● **What to do**
Copy the full set of lines exactly as given.

● **Data segment**

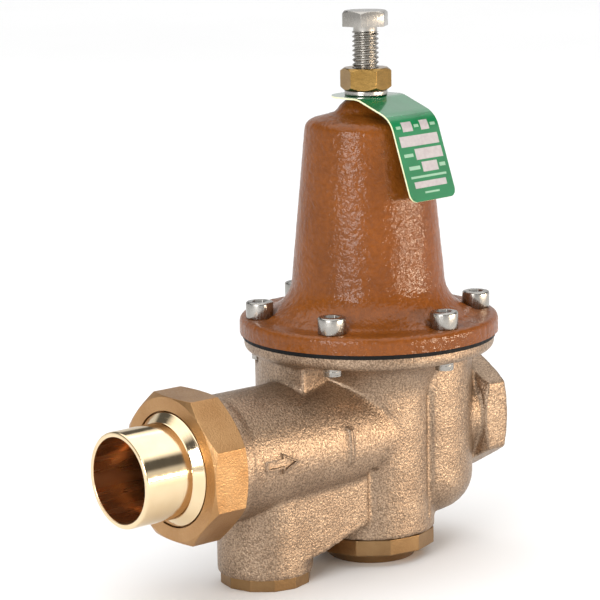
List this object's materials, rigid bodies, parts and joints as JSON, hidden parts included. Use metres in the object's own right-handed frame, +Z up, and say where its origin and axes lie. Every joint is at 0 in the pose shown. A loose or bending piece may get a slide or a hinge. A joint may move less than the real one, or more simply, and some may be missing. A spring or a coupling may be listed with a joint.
{
  "type": "pressure reducing valve",
  "caption": "Water pressure reducing valve: cast bronze body with a solder union inlet, side strainer, threaded outlet, bolted spring bell and a lock-nutted adjusting screw.",
  "frame": {"origin": "on the adjusting screw's axis, in the plane that the bottom plug and the strainer plug stand on", "axes": "+X is the direction of flow, from the union inlet to the threaded outlet; +Z is up along the adjusting screw"},
  "size_m": [0.1562, 0.0902, 0.1913],
  "materials": {
    "cast_bronze": "rough cast, shot blasted",
    "bell_paint": "glossy coat over a coarse casting",
    "machined_brass": "machined",
    "polished_tail": "polished",
    "nut_brass": "machined, polished",
    "stainless": "satin",
    "spring_steel": "satin",
    "black_rubber": "matte",
    "white_plastic": "satin",
    "green_tag": "glossy",
    "fibre": "matte"
  },
  "bodies": {
    "valve": {"body": "cast_bronze", "bell_housing": "bell_paint", "cap_screws": "stainless", "diaphragm": "black_rubber", "slip_ring": "white_plastic", "seat_ring": "machined_brass", "seat_gasket": "black_rubber", "bottom_plug": "machined_brass", "bottom_plug_o_ring": "black_rubber", "strainer_screen": "stainless", "strainer_plug": "machined_brass", "strainer_plug_o_ring": "black_rubber", "union_gasket": "fibre"},
    "stem": {"diaphragm_plate": "spring_steel", "diaphragm_washer": "machined_brass", "stem_nut": "stainless", "valve_stem": "machined_brass", "disc_retainer": "machined_brass", "valve_disc": "black_rubber", "disc_holder": "machined_brass"},
    "button": {"spring_button": "spring_steel", "adjusting_spring": "spring_steel"},
    "screw": {"adjusting_screw": "stainless"},
    "washer": {"seal_washer": "stainless"},
    "lock_nut": {"lock_nut": "nut_brass"},
    "tag": {"hang_tag": "green_tag"},
    "tailpiece": {"union_tailpiece": "polished_tail"},
    "union_nut": {"union_nut": "machined_brass"}
  },
  "joints": [
    {"name": "stem_travel", "type": "slide", "parent": "valve", "child": "stem", "axis": [0, 0, 1], "range_m": [0, 0.0051], "stiffness_N_per_m": 2000, "springref_m": -0.008, "deforming": ["diaphragm"]},
    {"name": "button_travel", "type": "slide", "parent": "valve", "child": "button", "axis": [0, 0, 1], "range_m": [-0.0095, 0.0047], "deforming": ["adjusting_spring"]},
    {"name": "screw_spin", "type": "hinge", "parent": "button", "child": "screw", "pos_m": [0, 0, 0.16], "axis": [0, 0, 1], "range_deg": [-2160, 1080]},
    {"name": "washer_lift", "type": "slide", "parent": "valve", "child": "washer", "axis": [0, 0, 1], "range_m": [0, 0.00238]},
    {"name": "lock_nut_spin", "type": "hinge", "parent": "washer", "child": "lock_nut", "pos_m": [0, 0, 0.168], "axis": [0, 0, 1], "range_deg": [0, 540]},
    {"name": "tag_swivel", "type": "hinge", "parent": "valve", "child": "tag", "pos_m": [0, 0, 0.162], "axis": [0, 0, 1], "continuous": true},
    {"name": "tail_draw", "type": "slide", "parent": "valve", "child": "tailpiece", "axis": [-1, 0, 0], "range_m": [0, 0.0063]},
    {"name": "union_spin", "type": "hinge", "parent": "tailpiece", "child": "union_nut", "pos_m": [-0.08, 0, 0.046], "axis": [-1, 0, 0], "range_deg": [0, 1080]}
  ],
  "couplings": [
    {"joint": "screw_spin", "follows": "button_travel", "rad_per_m": 3957.9},
    {"joint": "lock_nut_spin", "follows": "washer_lift", "rad_per_m": 3957.9},
    {"joint": "union_spin", "follows": "tail_draw", "rad_per_m": 2968.4}
  ]
}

● **Task answer**
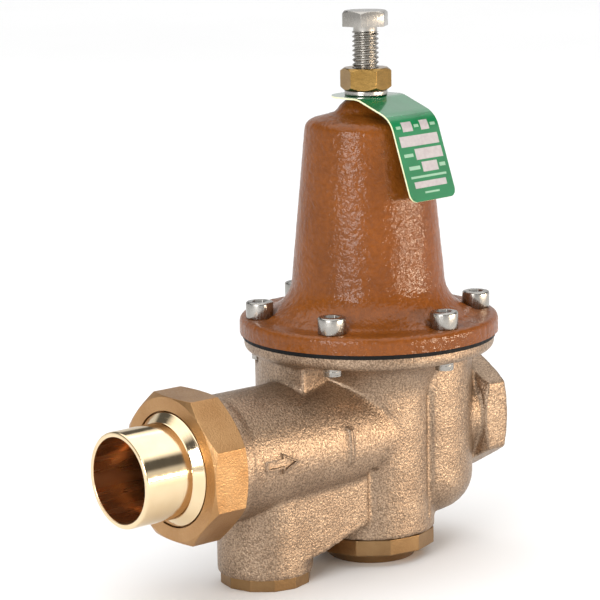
List this object's materials, rigid bodies, parts and joints as JSON, hidden parts included. Use metres in the object's own right-handed frame, +Z up, and say where its origin and axes lie. Every joint is at 0 in the pose shown. A loose or bending piece may get a slide or a hinge. A joint may move less than the real one, or more simply, and some may be missing. A spring or a coupling may be listed with a joint.
{
  "type": "pressure reducing valve",
  "caption": "Water pressure reducing valve: cast bronze body with a solder union inlet, side strainer, threaded outlet, bolted spring bell and a lock-nutted adjusting screw.",
  "frame": {"origin": "on the adjusting screw's axis, in the plane that the bottom plug and the strainer plug stand on", "axes": "+X is the direction of flow, from the union inlet to the threaded outlet; +Z is up along the adjusting screw"},
  "size_m": [0.1562, 0.0902, 0.1913],
  "materials": {
    "cast_bronze": "rough cast, shot blasted",
    "bell_paint": "glossy coat over a coarse casting",
    "machined_brass": "machined",
    "polished_tail": "polished",
    "nut_brass": "machined, polished",
    "stainless": "satin",
    "spring_steel": "satin",
    "black_rubber": "matte",
    "white_plastic": "satin",
    "green_tag": "glossy",
    "fibre": "matte"
  },
  "bodies": {
    "valve": {"body": "cast_bronze", "bell_housing": "bell_paint", "cap_screws": "stainless", "diaphragm": "black_rubber", "slip_ring": "white_plastic", "seat_ring": "machined_brass", "seat_gasket": "black_rubber", "bottom_plug": "machined_brass", "bottom_plug_o_ring": "black_rubber", "strainer_screen": "stainless", "strainer_plug": "machined_brass", "strainer_plug_o_ring": "black_rubber", "union_gasket": "fibre"},
    "stem": {"diaphragm_plate": "spring_steel", "diaphragm_washer": "machined_brass", "stem_nut": "stainless", "valve_stem": "machined_brass", "disc_retainer": "machined_brass", "valve_disc": "black_rubber", "disc_holder": "machined_brass"},
    "button": {"spring_button": "spring_steel", "adjusting_spring": "spring_steel"},
    "screw": {"adjusting_screw": "stainless"},
    "washer": {"seal_washer": "stainless"},
    "lock_nut": {"lock_nut": "nut_brass"},
    "tag": {"hang_tag": "green_tag"},
    "tailpiece": {"union_tailpiece": "polished_tail"},
    "union_nut": {"union_nut": "machined_brass"}
  },
  "joints": [
    {"name": "stem_travel", "type": "slide", "parent": "valve", "child": "stem", "axis": [0, 0, 1], "range_m": [0, 0.0051], "stiffness_N_per_m": 2000, "springref_m": -0.008, "deforming": ["diaphragm"]},
    {"name": "button_travel", "type": "slide", "parent": "valve", "child": "button", "axis": [0, 0, 1], "range_m": [-0.0095, 0.0047], "deforming": ["adjusting_spring"]},
    {"name": "screw_spin", "type": "hinge", "parent": "button", "child": "screw", "pos_m": [0, 0, 0.16], "axis": [0, 0, 1], "range_deg": [-2160, 1080]},
    {"name": "washer_lift", "type": "slide", "parent": "valve", "child": "washer", "axis": [0, 0, 1], "range_m": [0, 0.00238]},
    {"name": "lock_nut_spin", "type": "hinge", "parent": "washer", "child": "lock_nut", "pos_m": [0, 0, 0.168], "axis": [0, 0, 1], "range_deg": [0, 540]},
    {"name": "tag_swivel", "type": "hinge", "parent": "valve", "child": "tag", "pos_m": [0, 0, 0.162], "axis": [0, 0, 1], "continuous": true},
    {"name": "tail_draw", "type": "slide", "parent": "valve", "child": "tailpiece", "axis": [-1, 0, 0], "range_m": [0, 0.0063]},
    {"name": "union_spin", "type": "hinge", "parent": "tailpiece", "child": "union_nut", "pos_m": [-0.08, 0, 0.046], "axis": [-1, 0, 0], "range_deg": [0, 1080]}
  ],
  "couplings": [
    {"joint": "screw_spin", "follows": "button_travel", "rad_per_m": 3957.9},
    {"joint": "lock_nut_spin", "follows": "washer_lift", "rad_per_m": 3957.9},
    {"joint": "union_spin", "follows": "tail_draw", "rad_per_m": 2968.4}
  ]
}